Ivanovic enjoyed a solid campaign, and the progression of Azpilicueta enabled him to play more often than not in the centre of defence.
It was a season which ended in the most unforgettable manner for the Serbian, as he headed home the winning goal in the last minute of the Europa League final. It was a goal that appeared all the more significant after he'd missed the Champions League final a year earlier through suspension.
Ivanovic had signed for the Blues just a few months after Jose Mourinho's first spell in charge had come to an end, but he has begun this season as first-choice right-back under the Portuguese, impressing as we have striven for defensive solidity. There was an early winning goal to celebrate, too, as the Serbian headed home the decider in our second match of the season, against Aston Villa.

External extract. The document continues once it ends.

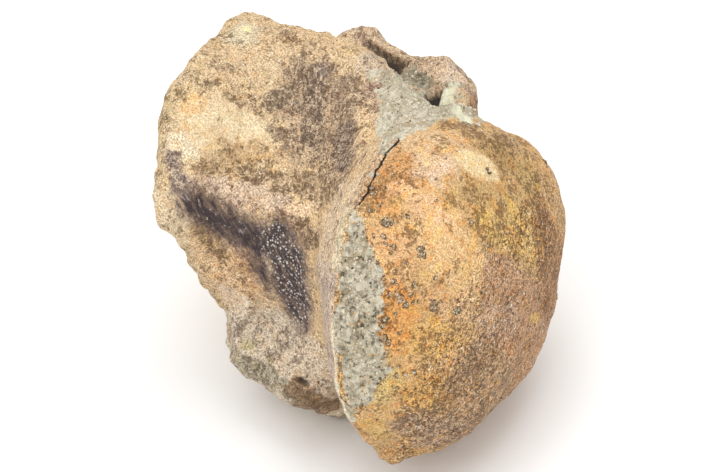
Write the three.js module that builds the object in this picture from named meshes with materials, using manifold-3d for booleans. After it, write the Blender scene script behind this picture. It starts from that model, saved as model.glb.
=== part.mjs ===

Signed from Lokomotiv Moscow on a three-and-a-half year contract, Branislav became then manager Avram Grant's second signing in the January 2008 transfer window, following on from the arrival of Nicolas Anelka.
Having begun his career in his native Serbia at local club Sremska Mitrovica, he soon moved to the Serbian capital Belgrade to play for OFK Beograd where he remained for three seasons, joining Lokomotiv in the summer of 2006. He appeared for the Russian side in the Uefa Cup.
A star of Serbia's Under-21s in both the 2006 and 2007 European Championships, Branislav was voted into the Uefa Team of the Tournament for the more recent event, and successfully graduated into a regular for the full national side.
He made his Serbia and Montenegro debut in June 2006 and was established on the international scene before he was established for Chelsea. No-one played more minutes for Serbia in qualifying for the 2010 World Cup. He was a regular in South Africa although his team didn't make it out the group stage despite defeating Germany. He previously captained Serbia to the final of the European Under 21 Championships.
When Nemanja Vidic stood down as captain of the national side in 2011, Branislav was handed the armband, but the opportunity to captain Serbia at a major tournament has yet to arrive after they failed to qualify for both Euro 2012 and the 2014 World Cup.